::: TASK INPUT :::

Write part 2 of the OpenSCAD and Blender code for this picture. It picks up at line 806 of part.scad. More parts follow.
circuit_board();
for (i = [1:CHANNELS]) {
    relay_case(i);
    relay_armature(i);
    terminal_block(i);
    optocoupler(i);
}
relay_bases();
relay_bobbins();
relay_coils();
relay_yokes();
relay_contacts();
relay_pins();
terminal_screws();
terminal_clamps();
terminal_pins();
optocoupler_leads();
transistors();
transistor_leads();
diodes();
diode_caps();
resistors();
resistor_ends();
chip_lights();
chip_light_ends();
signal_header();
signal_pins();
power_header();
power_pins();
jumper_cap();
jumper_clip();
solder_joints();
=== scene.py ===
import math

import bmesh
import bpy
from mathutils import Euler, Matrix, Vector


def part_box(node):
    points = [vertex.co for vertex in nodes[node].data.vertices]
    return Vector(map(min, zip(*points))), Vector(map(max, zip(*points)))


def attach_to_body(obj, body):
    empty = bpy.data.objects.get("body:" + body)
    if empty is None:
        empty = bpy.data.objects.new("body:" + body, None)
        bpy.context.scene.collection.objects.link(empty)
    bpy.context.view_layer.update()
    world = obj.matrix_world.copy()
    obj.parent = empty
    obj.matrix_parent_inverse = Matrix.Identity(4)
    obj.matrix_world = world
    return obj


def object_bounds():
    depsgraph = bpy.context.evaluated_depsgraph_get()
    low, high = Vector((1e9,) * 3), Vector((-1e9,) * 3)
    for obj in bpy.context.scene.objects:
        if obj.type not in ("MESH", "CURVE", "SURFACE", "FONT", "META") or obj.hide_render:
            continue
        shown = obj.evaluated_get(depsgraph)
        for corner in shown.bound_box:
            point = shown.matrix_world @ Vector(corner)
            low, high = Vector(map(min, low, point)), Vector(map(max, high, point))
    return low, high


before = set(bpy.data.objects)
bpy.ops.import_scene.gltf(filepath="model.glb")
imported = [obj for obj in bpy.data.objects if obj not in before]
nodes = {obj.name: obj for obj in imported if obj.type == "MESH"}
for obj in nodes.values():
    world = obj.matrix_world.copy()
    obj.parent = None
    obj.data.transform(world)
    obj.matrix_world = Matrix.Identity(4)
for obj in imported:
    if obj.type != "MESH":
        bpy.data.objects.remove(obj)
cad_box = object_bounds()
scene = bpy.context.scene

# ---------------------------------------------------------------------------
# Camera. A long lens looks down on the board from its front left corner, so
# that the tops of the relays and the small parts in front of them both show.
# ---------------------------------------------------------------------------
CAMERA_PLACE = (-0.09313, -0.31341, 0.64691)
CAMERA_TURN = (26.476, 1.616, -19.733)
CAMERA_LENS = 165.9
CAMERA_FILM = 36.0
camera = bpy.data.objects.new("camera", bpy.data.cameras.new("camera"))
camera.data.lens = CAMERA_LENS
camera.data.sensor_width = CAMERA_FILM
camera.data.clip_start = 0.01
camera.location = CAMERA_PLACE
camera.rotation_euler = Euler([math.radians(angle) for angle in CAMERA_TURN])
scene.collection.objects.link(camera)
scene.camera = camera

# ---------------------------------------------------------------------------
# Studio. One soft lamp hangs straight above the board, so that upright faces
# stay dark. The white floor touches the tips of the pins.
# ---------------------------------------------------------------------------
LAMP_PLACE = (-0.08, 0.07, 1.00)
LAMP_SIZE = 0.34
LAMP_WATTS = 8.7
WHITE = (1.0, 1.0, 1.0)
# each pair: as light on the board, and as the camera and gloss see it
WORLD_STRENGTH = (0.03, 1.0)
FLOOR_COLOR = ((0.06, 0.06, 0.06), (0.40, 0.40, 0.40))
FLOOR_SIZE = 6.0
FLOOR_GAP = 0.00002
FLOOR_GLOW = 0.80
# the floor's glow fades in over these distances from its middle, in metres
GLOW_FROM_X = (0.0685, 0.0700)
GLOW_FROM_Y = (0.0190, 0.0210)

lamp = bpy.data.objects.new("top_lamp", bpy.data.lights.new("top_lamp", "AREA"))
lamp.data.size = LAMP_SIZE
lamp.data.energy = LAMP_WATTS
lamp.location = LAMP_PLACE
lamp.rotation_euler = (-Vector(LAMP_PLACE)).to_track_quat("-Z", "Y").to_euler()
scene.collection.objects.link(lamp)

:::
::: TASK INPUT :::

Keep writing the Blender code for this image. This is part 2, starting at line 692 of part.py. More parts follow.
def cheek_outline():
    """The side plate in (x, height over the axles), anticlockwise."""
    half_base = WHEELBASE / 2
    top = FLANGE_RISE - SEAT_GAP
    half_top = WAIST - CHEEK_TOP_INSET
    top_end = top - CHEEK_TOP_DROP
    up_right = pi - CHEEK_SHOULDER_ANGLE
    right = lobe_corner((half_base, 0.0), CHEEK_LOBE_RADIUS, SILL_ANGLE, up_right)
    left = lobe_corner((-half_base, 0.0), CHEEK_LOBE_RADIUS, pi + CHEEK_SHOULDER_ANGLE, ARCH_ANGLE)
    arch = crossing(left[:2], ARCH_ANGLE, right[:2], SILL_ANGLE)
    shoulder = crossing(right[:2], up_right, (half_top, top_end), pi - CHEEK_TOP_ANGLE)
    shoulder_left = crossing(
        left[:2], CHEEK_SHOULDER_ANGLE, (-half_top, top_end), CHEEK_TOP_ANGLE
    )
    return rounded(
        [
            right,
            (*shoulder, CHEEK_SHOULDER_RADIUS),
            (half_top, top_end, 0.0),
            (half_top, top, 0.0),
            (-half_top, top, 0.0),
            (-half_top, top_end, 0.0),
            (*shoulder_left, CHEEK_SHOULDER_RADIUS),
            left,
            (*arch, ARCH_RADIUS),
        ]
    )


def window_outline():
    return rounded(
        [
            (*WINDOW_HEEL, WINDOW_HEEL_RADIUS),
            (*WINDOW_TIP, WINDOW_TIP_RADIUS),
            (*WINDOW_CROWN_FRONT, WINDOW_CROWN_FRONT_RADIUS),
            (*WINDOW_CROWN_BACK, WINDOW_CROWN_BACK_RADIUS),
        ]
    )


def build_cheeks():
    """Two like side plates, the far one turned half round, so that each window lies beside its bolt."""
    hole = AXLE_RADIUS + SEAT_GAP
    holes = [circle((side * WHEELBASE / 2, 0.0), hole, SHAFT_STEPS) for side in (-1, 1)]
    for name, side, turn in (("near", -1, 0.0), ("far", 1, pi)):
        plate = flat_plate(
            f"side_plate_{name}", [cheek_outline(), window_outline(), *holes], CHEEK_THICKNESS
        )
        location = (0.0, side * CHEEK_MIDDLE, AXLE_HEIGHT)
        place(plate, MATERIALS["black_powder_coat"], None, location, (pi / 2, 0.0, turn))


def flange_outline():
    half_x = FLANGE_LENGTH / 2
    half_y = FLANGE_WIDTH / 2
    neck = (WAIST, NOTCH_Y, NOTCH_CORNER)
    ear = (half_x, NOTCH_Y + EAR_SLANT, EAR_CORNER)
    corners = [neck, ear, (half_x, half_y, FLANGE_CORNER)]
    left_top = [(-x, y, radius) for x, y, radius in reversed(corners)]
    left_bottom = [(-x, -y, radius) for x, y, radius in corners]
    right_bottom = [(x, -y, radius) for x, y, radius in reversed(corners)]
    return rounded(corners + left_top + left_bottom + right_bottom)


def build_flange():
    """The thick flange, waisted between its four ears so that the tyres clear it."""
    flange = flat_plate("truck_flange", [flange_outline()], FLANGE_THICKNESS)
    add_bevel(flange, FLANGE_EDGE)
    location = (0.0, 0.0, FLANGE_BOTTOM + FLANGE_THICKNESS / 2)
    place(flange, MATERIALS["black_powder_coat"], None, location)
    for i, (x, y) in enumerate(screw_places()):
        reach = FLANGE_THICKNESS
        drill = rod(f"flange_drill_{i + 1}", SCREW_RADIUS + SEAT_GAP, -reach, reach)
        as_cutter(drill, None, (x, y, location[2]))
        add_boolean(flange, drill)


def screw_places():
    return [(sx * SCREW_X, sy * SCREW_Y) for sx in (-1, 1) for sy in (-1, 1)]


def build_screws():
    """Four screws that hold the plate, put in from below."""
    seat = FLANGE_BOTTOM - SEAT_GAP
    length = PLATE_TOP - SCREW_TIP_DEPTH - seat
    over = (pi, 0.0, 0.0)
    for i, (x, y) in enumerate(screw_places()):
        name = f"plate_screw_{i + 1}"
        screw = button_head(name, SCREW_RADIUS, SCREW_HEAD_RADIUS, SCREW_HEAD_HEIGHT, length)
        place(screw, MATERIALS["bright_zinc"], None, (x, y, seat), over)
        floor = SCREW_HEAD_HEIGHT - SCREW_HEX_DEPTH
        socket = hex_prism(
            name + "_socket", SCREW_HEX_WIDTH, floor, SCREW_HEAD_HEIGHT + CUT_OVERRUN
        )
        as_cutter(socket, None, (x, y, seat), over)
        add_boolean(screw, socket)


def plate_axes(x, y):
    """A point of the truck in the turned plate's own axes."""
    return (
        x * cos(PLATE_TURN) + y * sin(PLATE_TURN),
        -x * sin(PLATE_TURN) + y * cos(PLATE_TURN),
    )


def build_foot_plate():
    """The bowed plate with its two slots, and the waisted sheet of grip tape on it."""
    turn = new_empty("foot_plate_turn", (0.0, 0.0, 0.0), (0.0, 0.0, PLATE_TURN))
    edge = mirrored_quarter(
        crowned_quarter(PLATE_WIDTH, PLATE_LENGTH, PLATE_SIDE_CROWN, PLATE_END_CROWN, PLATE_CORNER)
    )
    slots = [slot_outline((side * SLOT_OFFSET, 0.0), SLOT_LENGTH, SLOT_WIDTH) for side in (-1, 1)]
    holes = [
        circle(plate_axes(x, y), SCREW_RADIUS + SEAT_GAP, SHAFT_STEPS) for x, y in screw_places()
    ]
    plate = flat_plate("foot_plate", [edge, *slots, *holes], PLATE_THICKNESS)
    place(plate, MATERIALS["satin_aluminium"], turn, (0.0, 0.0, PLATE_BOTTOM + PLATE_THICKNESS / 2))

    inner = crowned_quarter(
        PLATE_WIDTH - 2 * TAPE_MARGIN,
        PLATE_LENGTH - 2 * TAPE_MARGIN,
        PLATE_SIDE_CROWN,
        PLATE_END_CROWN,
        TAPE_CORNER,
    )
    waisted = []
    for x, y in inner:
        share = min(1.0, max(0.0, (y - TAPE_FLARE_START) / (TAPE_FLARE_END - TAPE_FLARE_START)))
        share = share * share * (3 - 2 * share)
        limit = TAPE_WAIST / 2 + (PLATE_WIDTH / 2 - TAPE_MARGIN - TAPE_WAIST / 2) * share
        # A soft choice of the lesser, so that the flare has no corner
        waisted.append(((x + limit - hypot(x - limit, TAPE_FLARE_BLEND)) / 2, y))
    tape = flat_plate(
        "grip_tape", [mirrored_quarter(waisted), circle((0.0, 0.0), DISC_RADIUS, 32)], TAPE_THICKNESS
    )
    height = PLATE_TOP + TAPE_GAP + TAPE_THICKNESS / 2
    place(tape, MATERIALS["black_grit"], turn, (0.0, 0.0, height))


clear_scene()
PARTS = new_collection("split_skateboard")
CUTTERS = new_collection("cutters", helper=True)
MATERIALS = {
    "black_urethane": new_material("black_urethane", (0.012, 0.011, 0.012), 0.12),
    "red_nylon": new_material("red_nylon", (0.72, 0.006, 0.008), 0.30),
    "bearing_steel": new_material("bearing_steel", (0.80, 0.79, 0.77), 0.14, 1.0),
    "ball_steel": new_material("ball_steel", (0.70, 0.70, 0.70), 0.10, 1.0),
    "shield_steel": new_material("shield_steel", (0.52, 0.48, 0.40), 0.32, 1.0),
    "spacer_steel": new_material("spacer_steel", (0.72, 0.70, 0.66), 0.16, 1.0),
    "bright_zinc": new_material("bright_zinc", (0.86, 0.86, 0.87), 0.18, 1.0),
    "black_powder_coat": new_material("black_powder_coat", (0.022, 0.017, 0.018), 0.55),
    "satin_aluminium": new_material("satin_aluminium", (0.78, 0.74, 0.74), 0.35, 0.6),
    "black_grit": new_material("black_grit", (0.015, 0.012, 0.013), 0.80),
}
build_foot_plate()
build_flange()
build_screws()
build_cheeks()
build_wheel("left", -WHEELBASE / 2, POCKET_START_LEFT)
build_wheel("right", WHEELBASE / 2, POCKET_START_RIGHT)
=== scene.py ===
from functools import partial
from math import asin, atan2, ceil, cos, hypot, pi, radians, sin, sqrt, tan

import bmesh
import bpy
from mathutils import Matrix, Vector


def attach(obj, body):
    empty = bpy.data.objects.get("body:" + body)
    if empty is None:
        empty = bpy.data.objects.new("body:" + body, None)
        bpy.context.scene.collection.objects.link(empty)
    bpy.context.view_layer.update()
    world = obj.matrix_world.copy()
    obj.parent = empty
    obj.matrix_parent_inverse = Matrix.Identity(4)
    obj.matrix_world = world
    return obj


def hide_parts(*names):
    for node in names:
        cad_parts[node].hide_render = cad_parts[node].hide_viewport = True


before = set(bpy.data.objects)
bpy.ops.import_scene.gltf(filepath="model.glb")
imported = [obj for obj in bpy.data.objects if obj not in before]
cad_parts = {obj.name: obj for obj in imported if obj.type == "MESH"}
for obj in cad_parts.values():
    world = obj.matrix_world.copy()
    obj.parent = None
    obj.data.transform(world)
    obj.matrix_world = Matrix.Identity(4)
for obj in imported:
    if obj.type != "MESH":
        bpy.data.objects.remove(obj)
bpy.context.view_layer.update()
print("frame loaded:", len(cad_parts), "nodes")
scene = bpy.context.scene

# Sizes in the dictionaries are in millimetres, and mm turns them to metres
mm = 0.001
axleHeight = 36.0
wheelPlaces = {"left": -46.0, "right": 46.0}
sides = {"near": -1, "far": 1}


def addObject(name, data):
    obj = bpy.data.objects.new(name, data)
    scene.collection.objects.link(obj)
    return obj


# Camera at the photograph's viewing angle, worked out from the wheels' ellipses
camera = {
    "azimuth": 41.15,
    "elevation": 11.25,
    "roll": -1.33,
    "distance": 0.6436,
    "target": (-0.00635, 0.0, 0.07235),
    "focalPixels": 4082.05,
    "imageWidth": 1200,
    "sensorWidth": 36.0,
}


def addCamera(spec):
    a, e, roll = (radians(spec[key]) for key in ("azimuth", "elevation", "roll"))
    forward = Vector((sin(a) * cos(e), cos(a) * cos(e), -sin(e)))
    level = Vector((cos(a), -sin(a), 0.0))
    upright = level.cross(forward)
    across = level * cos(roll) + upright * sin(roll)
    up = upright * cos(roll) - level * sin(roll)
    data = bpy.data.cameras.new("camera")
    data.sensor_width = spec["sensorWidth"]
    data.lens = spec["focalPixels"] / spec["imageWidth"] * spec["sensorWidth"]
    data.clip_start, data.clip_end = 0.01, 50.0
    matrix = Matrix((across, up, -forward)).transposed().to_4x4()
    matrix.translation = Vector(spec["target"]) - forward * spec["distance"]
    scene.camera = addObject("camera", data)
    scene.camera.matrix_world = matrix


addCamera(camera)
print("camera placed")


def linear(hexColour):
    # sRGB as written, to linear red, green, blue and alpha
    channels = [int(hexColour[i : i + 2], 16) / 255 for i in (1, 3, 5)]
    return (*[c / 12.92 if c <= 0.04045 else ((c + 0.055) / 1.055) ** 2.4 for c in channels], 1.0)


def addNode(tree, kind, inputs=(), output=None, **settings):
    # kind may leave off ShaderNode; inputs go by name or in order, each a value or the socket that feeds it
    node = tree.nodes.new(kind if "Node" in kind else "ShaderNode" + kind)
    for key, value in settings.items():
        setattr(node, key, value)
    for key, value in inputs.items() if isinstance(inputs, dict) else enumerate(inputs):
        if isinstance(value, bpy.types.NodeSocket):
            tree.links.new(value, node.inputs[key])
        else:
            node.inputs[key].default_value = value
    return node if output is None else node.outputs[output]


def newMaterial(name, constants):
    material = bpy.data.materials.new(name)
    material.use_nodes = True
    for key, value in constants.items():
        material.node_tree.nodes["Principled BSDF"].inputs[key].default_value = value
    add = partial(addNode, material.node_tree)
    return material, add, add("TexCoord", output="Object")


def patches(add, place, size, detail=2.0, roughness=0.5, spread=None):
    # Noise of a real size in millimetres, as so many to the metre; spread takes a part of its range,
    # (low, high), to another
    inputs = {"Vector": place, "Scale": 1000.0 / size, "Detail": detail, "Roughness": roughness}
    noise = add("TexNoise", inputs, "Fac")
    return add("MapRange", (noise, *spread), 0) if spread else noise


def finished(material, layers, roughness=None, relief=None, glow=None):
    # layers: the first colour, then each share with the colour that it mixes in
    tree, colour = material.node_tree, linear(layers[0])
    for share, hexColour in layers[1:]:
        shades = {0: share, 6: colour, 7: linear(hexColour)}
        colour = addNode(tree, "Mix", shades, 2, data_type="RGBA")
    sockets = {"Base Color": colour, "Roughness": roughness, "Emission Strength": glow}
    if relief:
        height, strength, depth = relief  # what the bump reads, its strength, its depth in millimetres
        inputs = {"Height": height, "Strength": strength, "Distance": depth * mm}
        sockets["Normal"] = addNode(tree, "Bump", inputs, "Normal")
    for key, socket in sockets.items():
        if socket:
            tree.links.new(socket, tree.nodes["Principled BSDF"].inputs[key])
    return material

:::

◆ YOUR GOAL
Give back, exactly as written, each line from the one that contains "Write part 2" through the one that contains "return low, high".

◆ PROBLEM SOLUTION
Write part 2 of the OpenSCAD and Blender code for this picture. It picks up at line 806 of part.scad. More parts follow.
circuit_board();
for (i = [1:CHANNELS]) {
    relay_case(i);
    relay_armature(i);
    terminal_block(i);
    optocoupler(i);
}
relay_bases();
relay_bobbins();
relay_coils();
relay_yokes();
relay_contacts();
relay_pins();
terminal_screws();
terminal_clamps();
terminal_pins();
optocoupler_leads();
transistors();
transistor_leads();
diodes();
diode_caps();
resistors();
resistor_ends();
chip_lights();
chip_light_ends();
signal_header();
signal_pins();
power_header();
power_pins();
jumper_cap();
jumper_clip();
solder_joints();
=== scene.py ===
import math

import bmesh
import bpy
from mathutils import Euler, Matrix, Vector


def part_box(node):
    points = [vertex.co for vertex in nodes[node].data.vertices]
    return Vector(map(min, zip(*points))), Vector(map(max, zip(*points)))


def attach_to_body(obj, body):
    empty = bpy.data.objects.get("body:" + body)
    if empty is None:
        empty = bpy.data.objects.new("body:" + body, None)
        bpy.context.scene.collection.objects.link(empty)
    bpy.context.view_layer.update()
    world = obj.matrix_world.copy()
    obj.parent = empty
    obj.matrix_parent_inverse = Matrix.Identity(4)
    obj.matrix_world = world
    return obj


def object_bounds():
    depsgraph = bpy.context.evaluated_depsgraph_get()
    low, high = Vector((1e9,) * 3), Vector((-1e9,) * 3)
    for obj in bpy.context.scene.objects:
        if obj.type not in ("MESH", "CURVE", "SURFACE", "FONT", "META") or obj.hide_render:
            continue
        shown = obj.evaluated_get(depsgraph)
        for corner in shown.bound_box:
            point = shown.matrix_world @ Vector(corner)
            low, high = Vector(map(min, low, point)), Vector(map(max, high, point))
    return low, high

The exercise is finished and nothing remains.